Data section:
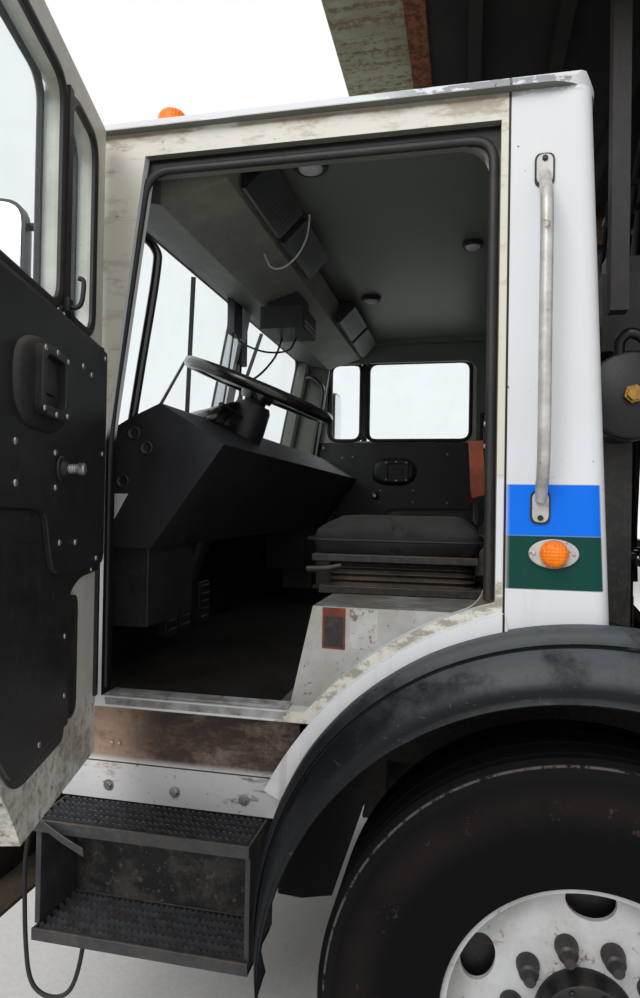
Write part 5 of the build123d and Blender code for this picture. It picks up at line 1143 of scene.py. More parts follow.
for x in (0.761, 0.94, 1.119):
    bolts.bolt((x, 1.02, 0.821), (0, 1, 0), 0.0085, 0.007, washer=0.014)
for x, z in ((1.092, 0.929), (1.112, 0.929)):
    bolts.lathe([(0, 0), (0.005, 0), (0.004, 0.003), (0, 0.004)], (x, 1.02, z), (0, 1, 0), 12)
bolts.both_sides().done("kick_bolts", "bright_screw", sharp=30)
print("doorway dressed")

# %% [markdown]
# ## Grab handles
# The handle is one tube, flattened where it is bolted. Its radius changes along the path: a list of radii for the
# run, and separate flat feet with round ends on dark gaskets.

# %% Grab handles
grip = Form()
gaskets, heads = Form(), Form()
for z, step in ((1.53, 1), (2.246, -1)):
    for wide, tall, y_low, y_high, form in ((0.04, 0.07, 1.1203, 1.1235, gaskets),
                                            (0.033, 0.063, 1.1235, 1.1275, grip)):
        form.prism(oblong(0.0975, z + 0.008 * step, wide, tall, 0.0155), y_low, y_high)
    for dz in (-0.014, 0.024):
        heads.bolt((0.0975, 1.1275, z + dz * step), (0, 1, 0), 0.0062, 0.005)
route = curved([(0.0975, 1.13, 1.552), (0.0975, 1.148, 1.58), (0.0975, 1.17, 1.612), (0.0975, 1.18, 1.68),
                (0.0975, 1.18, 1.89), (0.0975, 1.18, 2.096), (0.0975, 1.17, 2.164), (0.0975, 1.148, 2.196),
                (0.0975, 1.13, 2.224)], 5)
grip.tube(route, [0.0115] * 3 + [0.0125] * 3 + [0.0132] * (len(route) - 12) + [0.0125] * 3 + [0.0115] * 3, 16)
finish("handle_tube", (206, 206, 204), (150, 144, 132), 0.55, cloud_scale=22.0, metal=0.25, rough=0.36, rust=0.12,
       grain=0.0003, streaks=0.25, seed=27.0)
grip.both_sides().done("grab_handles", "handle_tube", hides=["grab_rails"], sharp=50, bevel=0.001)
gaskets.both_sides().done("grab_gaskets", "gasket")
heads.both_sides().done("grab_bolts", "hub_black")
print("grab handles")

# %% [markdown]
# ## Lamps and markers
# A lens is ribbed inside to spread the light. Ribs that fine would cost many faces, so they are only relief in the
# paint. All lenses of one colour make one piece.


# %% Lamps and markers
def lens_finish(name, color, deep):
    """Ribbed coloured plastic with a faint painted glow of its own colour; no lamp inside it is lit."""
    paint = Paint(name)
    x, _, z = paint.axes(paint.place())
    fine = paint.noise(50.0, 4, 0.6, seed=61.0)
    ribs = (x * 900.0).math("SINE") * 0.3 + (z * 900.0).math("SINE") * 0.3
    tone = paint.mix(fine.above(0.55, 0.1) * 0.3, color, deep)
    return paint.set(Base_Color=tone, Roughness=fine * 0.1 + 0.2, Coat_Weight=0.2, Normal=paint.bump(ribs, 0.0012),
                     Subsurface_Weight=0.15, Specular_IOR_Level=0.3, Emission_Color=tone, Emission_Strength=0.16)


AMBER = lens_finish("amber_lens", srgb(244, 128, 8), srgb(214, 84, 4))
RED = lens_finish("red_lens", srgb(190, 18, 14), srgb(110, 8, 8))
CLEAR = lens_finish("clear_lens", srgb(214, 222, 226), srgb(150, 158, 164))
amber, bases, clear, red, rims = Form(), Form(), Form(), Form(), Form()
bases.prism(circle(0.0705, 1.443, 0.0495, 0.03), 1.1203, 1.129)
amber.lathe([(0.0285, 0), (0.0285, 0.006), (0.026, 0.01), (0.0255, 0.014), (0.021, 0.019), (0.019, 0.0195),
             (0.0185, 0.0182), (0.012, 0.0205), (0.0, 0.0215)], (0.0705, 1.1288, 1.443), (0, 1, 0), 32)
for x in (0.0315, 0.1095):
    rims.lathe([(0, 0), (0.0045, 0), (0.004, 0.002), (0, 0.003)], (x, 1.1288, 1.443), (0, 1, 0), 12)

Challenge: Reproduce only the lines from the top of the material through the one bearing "# run, and separate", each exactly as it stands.

The output:
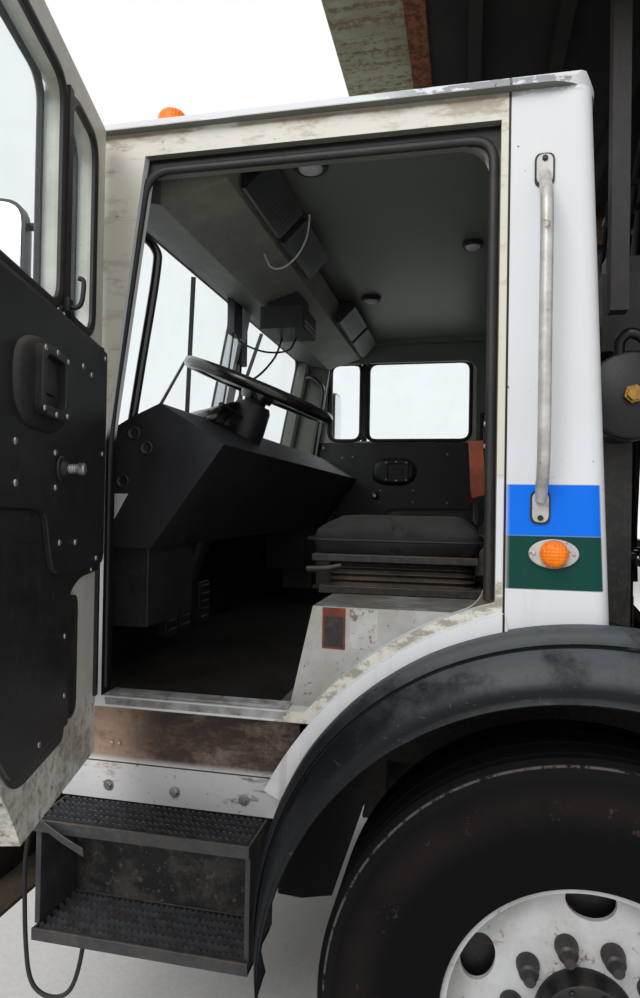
Write part 5 of the build123d and Blender code for this picture. It picks up at line 1143 of scene.py. More parts follow.
for x in (0.761, 0.94, 1.119):
    bolts.bolt((x, 1.02, 0.821), (0, 1, 0), 0.0085, 0.007, washer=0.014)
for x, z in ((1.092, 0.929), (1.112, 0.929)):
    bolts.lathe([(0, 0), (0.005, 0), (0.004, 0.003), (0, 0.004)], (x, 1.02, z), (0, 1, 0), 12)
bolts.both_sides().done("kick_bolts", "bright_screw", sharp=30)
print("doorway dressed")

# %% [markdown]
# ## Grab handles
# The handle is one tube, flattened where it is bolted. Its radius changes along the path: a list of radii for the
# run, and separate flat feet with round ends on dark gaskets.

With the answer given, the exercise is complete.